- _Instructions for the task_
Print all of the data exactly.

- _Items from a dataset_
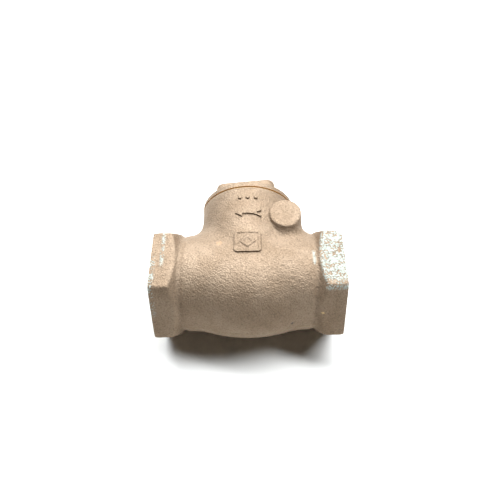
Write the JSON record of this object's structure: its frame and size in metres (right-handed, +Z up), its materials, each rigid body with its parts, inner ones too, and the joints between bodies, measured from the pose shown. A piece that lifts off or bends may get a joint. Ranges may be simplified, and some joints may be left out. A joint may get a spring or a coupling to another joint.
{
  "type": "swing check valve",
  "caption": "Cast bronze swing check valve with threaded hexagonal pipe ends, a screwed square-head cap and a hinged disc that lets water pass one way only.",
  "frame": {"origin": "centre of the inlet port's face, on the flow line", "axes": "+X from the outlet to the inlet, so water flows towards -X; +Y from the flow line towards the cap; +Z up, along the hinge pin. The valve lies on the flats of its pipe ends, as in the picture"},
  "size_m": [0.112, 0.1035, 0.0629],
  "materials": {
    "cast_bronze": "sand-cast, dull and grainy, with pale green patina on the pipe ends",
    "inner_bronze": "cast, partly turned, satin",
    "turned_brass": "turned, satin",
    "copper": "dull copper",
    "gasket_ring": "golden brown, dull",
    "soft_disc": "waxy white fluoropolymer"
  },
  "bodies": {
    "root": {"body": "cast_bronze", "side_plug": "turned_brass", "plug_gasket": "copper"},
    "pin": {"hinge_pin": "turned_brass"},
    "flap_arm": {"hanger": "inner_bronze"},
    "flap_disc": {"disc_holder": "inner_bronze", "seat_disc": "soft_disc", "disc_plate": "turned_brass", "disc_nut": "turned_brass", "hanger_washer": "turned_brass", "hanger_nut": "turned_brass", "cotter_pin": "turned_brass"},
    "cap_ring": {"cap_gasket": "gasket_ring"},
    "cap": {"cap": "cast_bronze"}
  },
  "joints": [
    {"name": "disc_swing", "type": "hinge", "parent": "root", "child": "flap_arm", "pos_m": [-0.0325, 0.0324, 0], "axis": [0, 0, -1], "range_deg": [0, 60]},
    {"name": "disc_spin", "type": "hinge", "parent": "flap_arm", "child": "flap_disc", "pos_m": [-0.03, 0, 0], "axis": [-0.9848, 0.1736, 0], "continuous": true},
    {"name": "pin_spin", "type": "hinge", "parent": "root", "child": "pin", "pos_m": [-0.0325, 0.0324, 0], "axis": [0, 0, 1], "continuous": true},
    {"name": "cap_lift", "type": "slide", "parent": "root", "child": "cap_ring", "axis": [0, 1, 0], "range_m": [0, 0.0111]},
    {"name": "cap_turn", "type": "hinge", "parent": "cap_ring", "child": "cap", "pos_m": [-0.0555, 0.052, 0], "axis": [0, 1, 0], "range_deg": [0, 1980]}
  ],
  "couplings": [
    {"joint": "cap_lift", "follows": "cap_turn", "m_per_rad": 0.00031831}
  ]
}
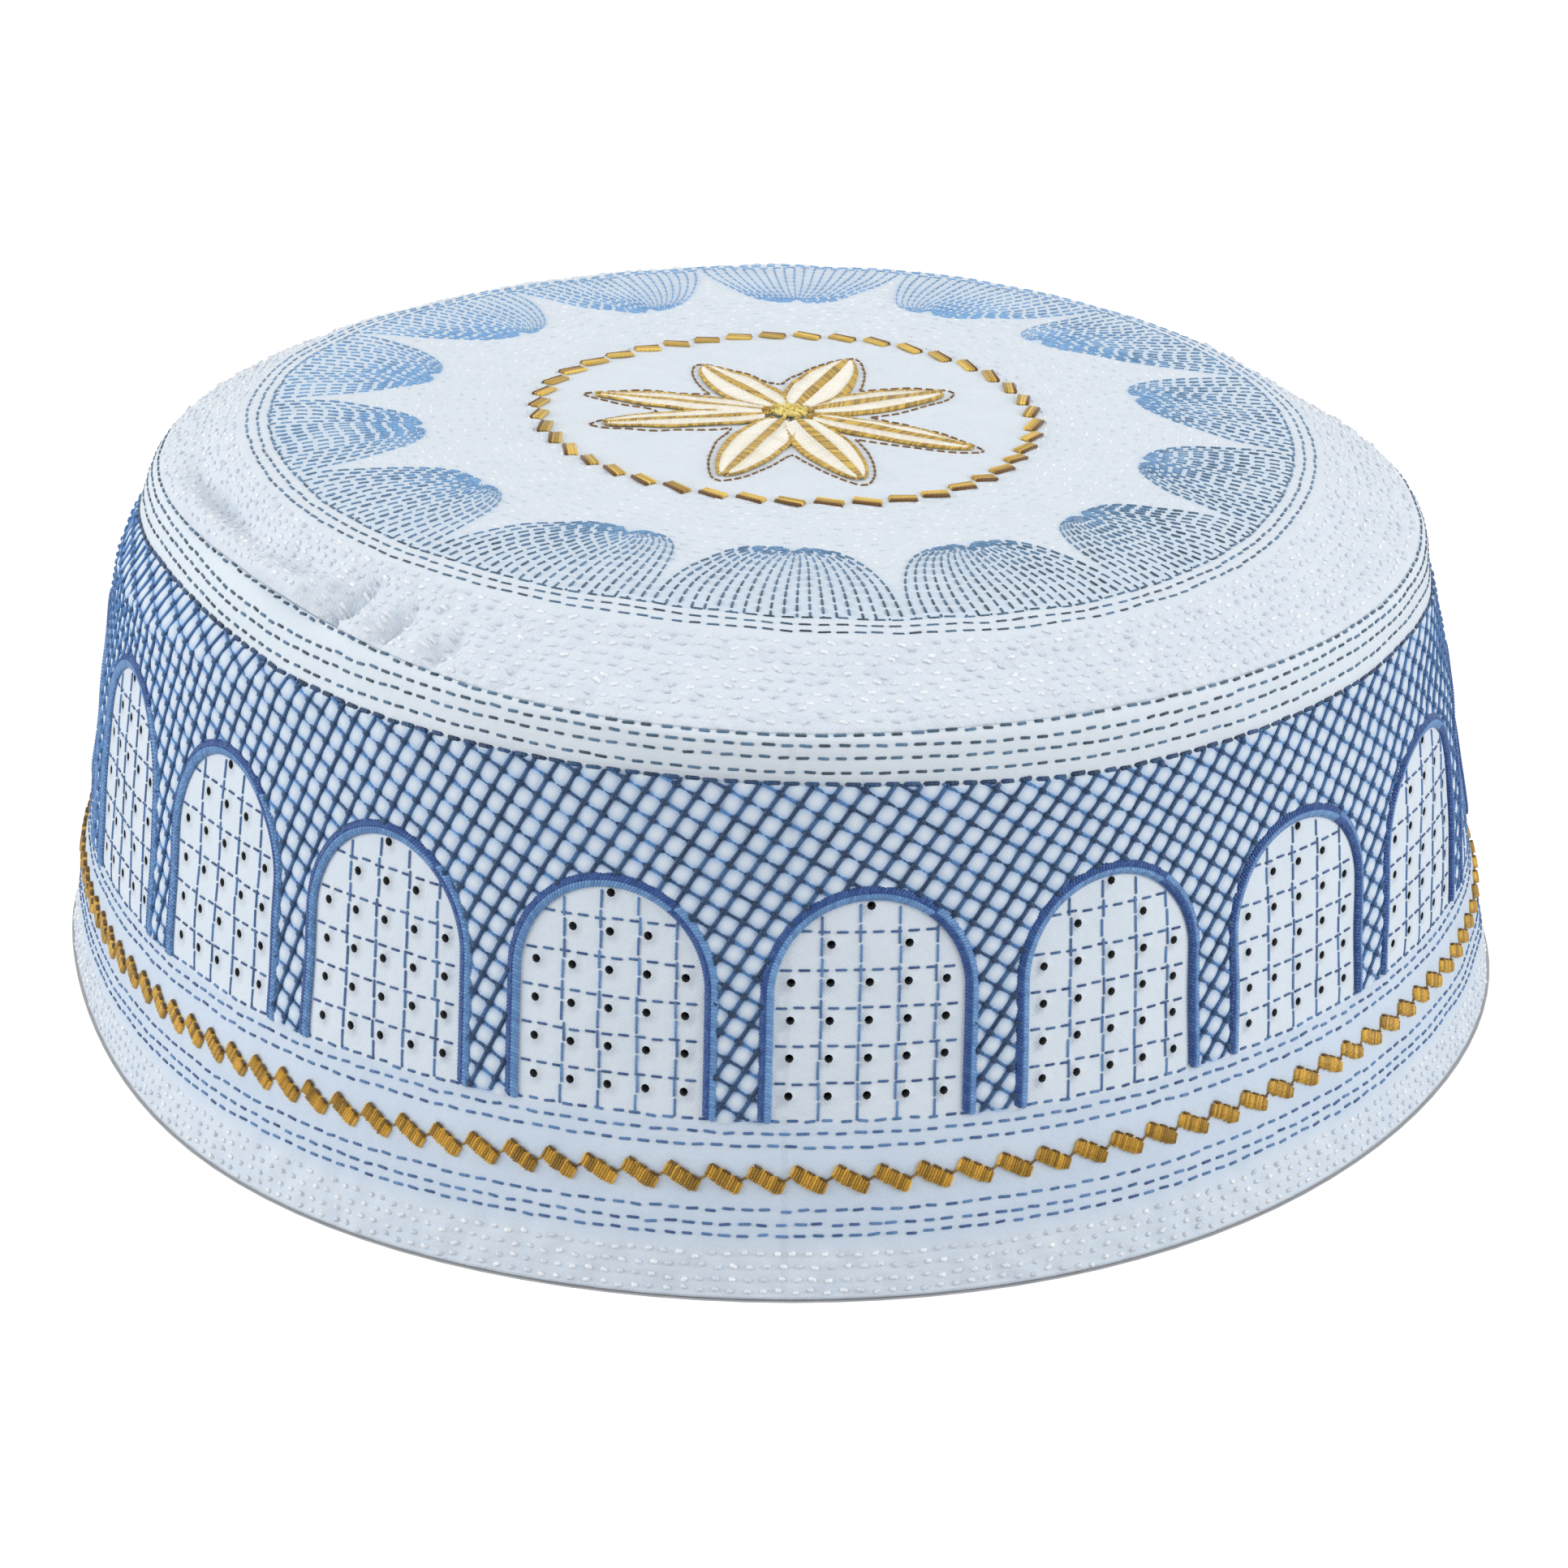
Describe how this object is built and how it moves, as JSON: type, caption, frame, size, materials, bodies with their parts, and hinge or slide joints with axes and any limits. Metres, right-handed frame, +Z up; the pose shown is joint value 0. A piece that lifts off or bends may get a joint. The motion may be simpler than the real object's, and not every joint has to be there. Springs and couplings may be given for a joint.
{
  "type": "kufi",
  "caption": "Round cloth cap with a slanted side band, a flat crown and an open hollow for the head; it stands on its hem.",
  "frame": {"origin": "middle of the hem's base, on the surface that the cap stands on", "axes": "+Z up through the crown, -Y towards the front of the picture's view"},
  "size_m": [0.1848, 0.1909, 0.0707],
  "materials": {
    "side_cotton": "quilted cotton with blue embroidery",
    "crown_cotton": "quilted cotton with blue and gold embroidery"
  },
  "bodies": {
    "root": {"side_band": "side_cotton", "crown": "crown_cotton"}
  },
  "joints": []
}
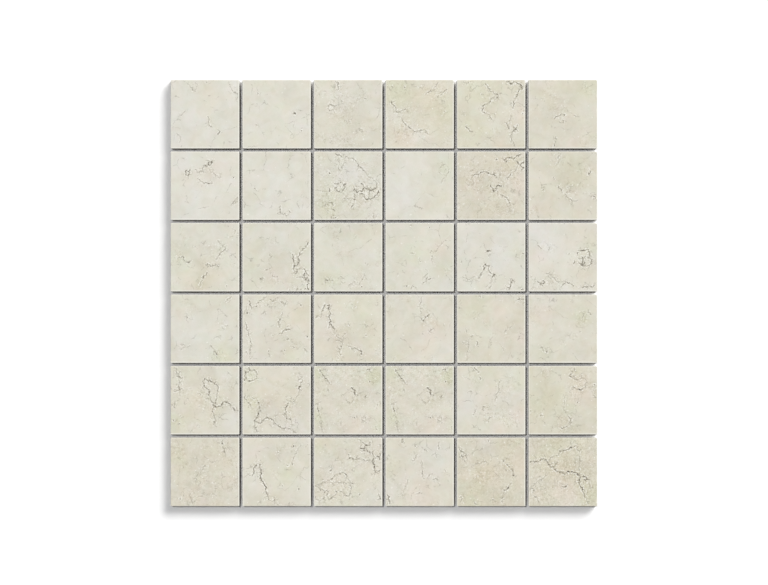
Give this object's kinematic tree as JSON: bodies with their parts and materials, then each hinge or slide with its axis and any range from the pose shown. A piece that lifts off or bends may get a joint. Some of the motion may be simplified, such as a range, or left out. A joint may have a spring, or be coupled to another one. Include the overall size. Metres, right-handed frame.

- _Right answer_
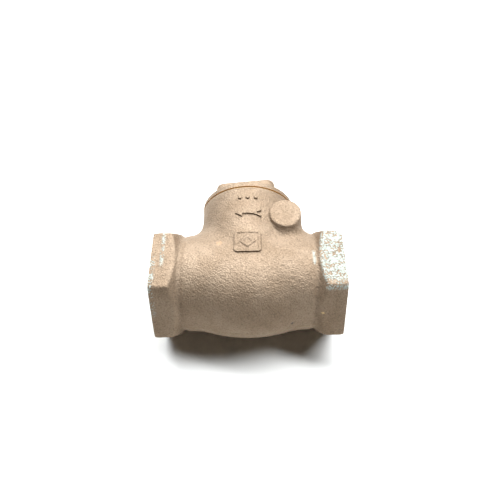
Write the JSON record of this object's structure: its frame and size in metres (right-handed, +Z up), its materials, each rigid body with its parts, inner ones too, and the joints between bodies, measured from the pose shown. A piece that lifts off or bends may get a joint. Ranges may be simplified, and some joints may be left out. A joint may get a spring or a coupling to another joint.
{
  "type": "swing check valve",
  "caption": "Cast bronze swing check valve with threaded hexagonal pipe ends, a screwed square-head cap and a hinged disc that lets water pass one way only.",
  "frame": {"origin": "centre of the inlet port's face, on the flow line", "axes": "+X from the outlet to the inlet, so water flows towards -X; +Y from the flow line towards the cap; +Z up, along the hinge pin. The valve lies on the flats of its pipe ends, as in the picture"},
  "size_m": [0.112, 0.1035, 0.0629],
  "materials": {
    "cast_bronze": "sand-cast, dull and grainy, with pale green patina on the pipe ends",
    "inner_bronze": "cast, partly turned, satin",
    "turned_brass": "turned, satin",
    "copper": "dull copper",
    "gasket_ring": "golden brown, dull",
    "soft_disc": "waxy white fluoropolymer"
  },
  "bodies": {
    "root": {"body": "cast_bronze", "side_plug": "turned_brass", "plug_gasket": "copper"},
    "pin": {"hinge_pin": "turned_brass"},
    "flap_arm": {"hanger": "inner_bronze"},
    "flap_disc": {"disc_holder": "inner_bronze", "seat_disc": "soft_disc", "disc_plate": "turned_brass", "disc_nut": "turned_brass", "hanger_washer": "turned_brass", "hanger_nut": "turned_brass", "cotter_pin": "turned_brass"},
    "cap_ring": {"cap_gasket": "gasket_ring"},
    "cap": {"cap": "cast_bronze"}
  },
  "joints": [
    {"name": "disc_swing", "type": "hinge", "parent": "root", "child": "flap_arm", "pos_m": [-0.0325, 0.0324, 0], "axis": [0, 0, -1], "range_deg": [0, 60]},
    {"name": "disc_spin", "type": "hinge", "parent": "flap_arm", "child": "flap_disc", "pos_m": [-0.03, 0, 0], "axis": [-0.9848, 0.1736, 0], "continuous": true},
    {"name": "pin_spin", "type": "hinge", "parent": "root", "child": "pin", "pos_m": [-0.0325, 0.0324, 0], "axis": [0, 0, 1], "continuous": true},
    {"name": "cap_lift", "type": "slide", "parent": "root", "child": "cap_ring", "axis": [0, 1, 0], "range_m": [0, 0.0111]},
    {"name": "cap_turn", "type": "hinge", "parent": "cap_ring", "child": "cap", "pos_m": [-0.0555, 0.052, 0], "axis": [0, 1, 0], "range_deg": [0, 1980]}
  ],
  "couplings": [
    {"joint": "cap_lift", "follows": "cap_turn", "m_per_rad": 0.00031831}
  ]
}
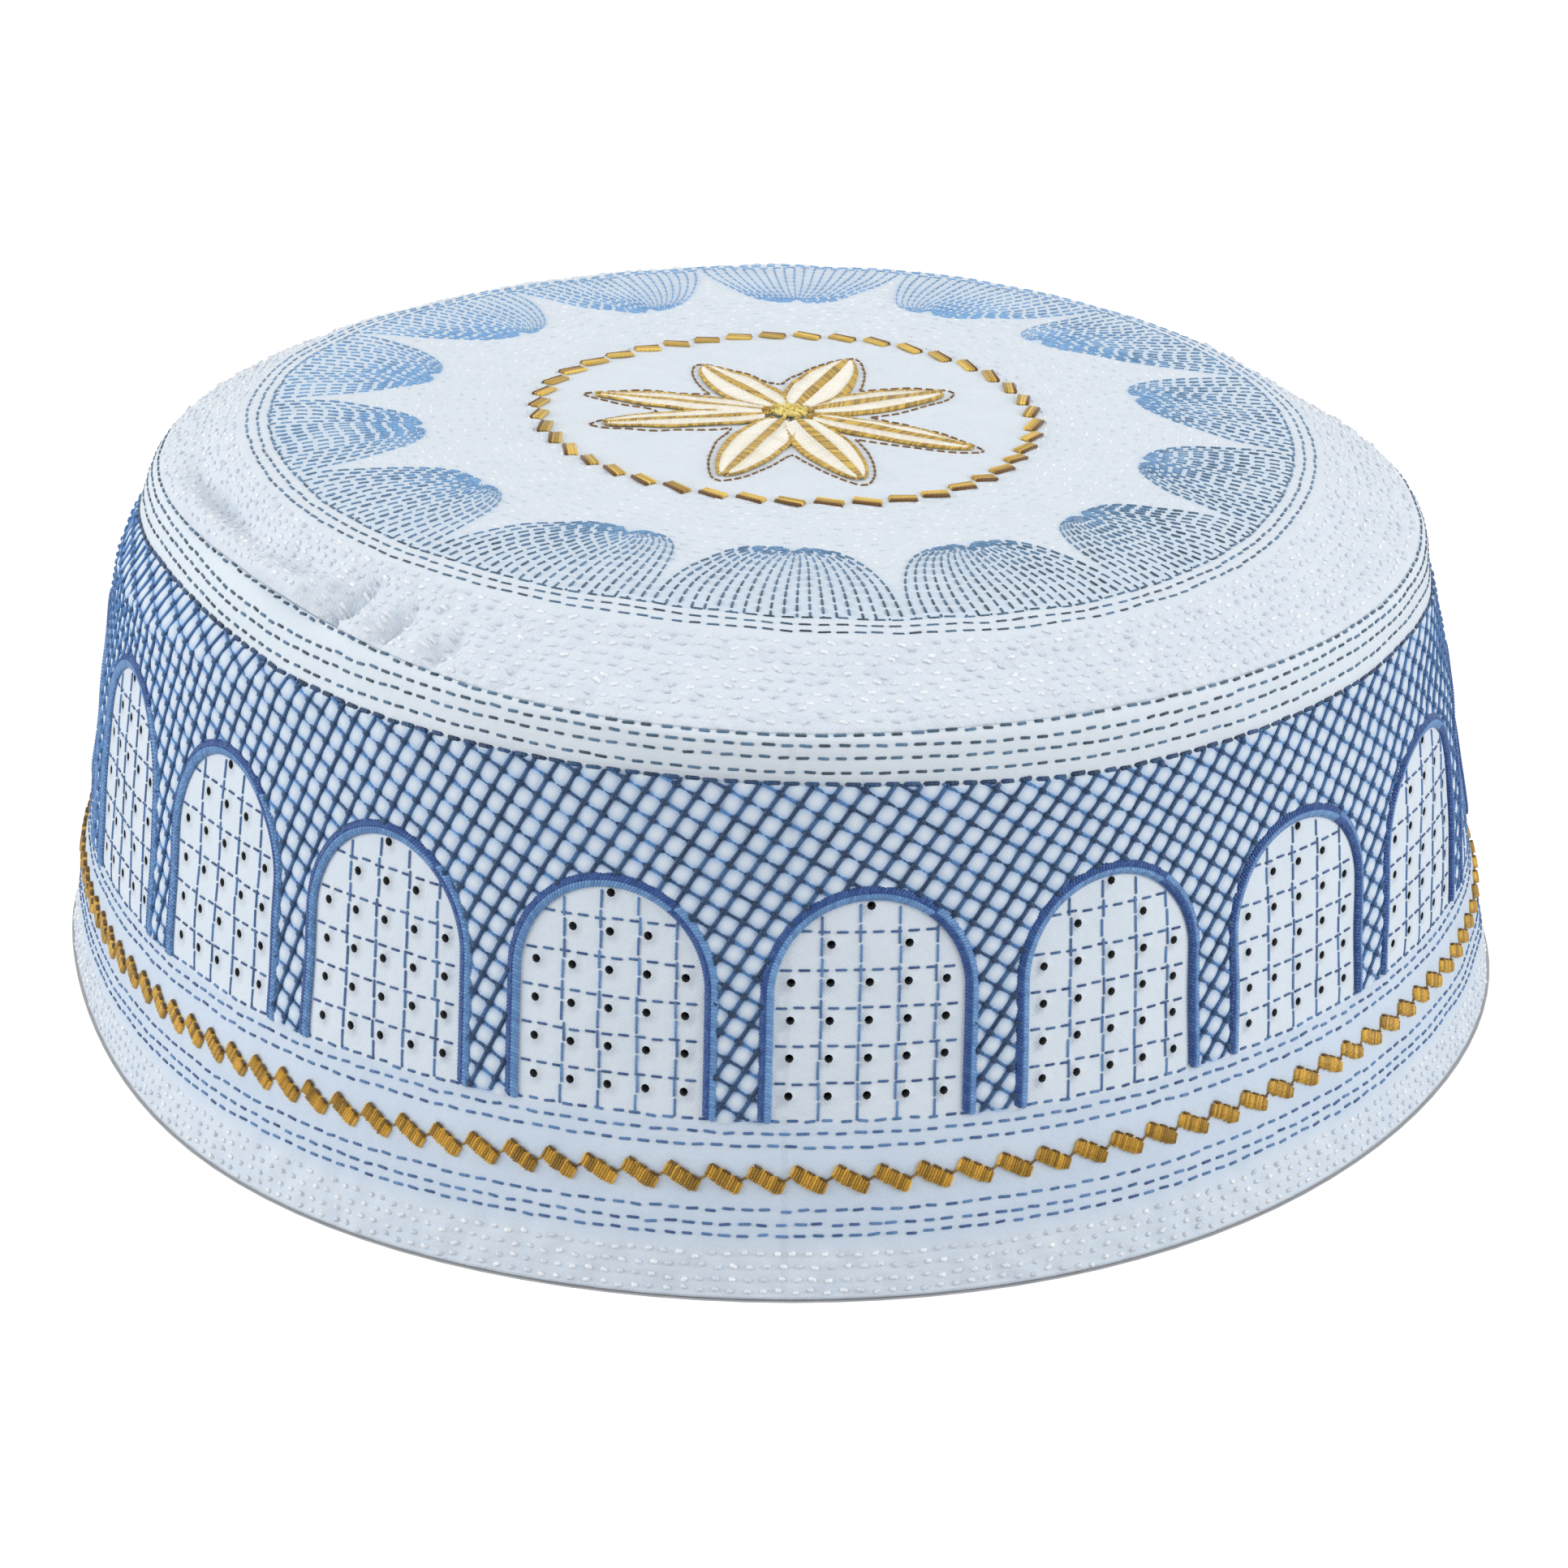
Describe how this object is built and how it moves, as JSON: type, caption, frame, size, materials, bodies with their parts, and hinge or slide joints with axes and any limits. Metres, right-handed frame, +Z up; the pose shown is joint value 0. A piece that lifts off or bends may get a joint. The motion may be simpler than the real object's, and not every joint has to be there. Springs and couplings may be given for a joint.
{
  "type": "kufi",
  "caption": "Round cloth cap with a slanted side band, a flat crown and an open hollow for the head; it stands on its hem.",
  "frame": {"origin": "middle of the hem's base, on the surface that the cap stands on", "axes": "+Z up through the crown, -Y towards the front of the picture's view"},
  "size_m": [0.1848, 0.1909, 0.0707],
  "materials": {
    "side_cotton": "quilted cotton with blue embroidery",
    "crown_cotton": "quilted cotton with blue and gold embroidery"
  },
  "bodies": {
    "root": {"side_band": "side_cotton", "crown": "crown_cotton"}
  },
  "joints": []
}
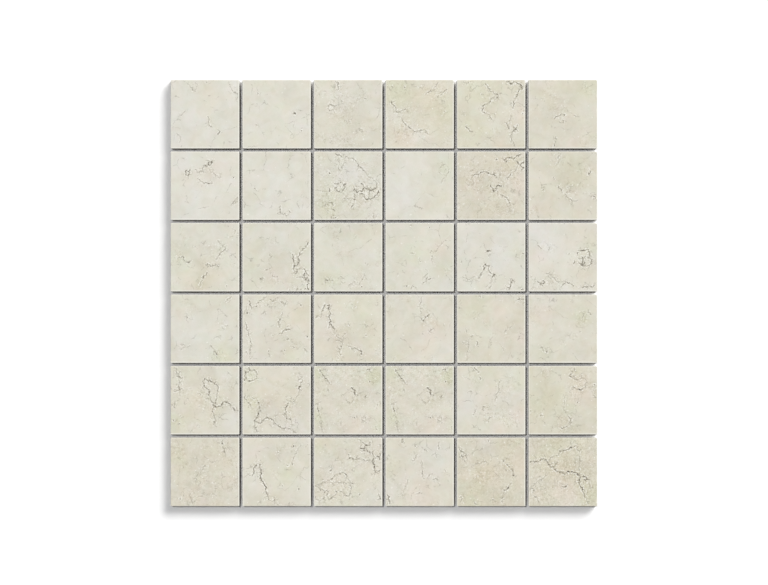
Give this object's kinematic tree as JSON: bodies with their parts and materials, then each hinge or slide with its axis and any range from the pose shown. A piece that lifts off or bends may get a joint. Some of the motion may be simplified, such as a range, or left out. A joint may have a spring, or be coupled to another one. Include the overall size. Metres, right-handed frame.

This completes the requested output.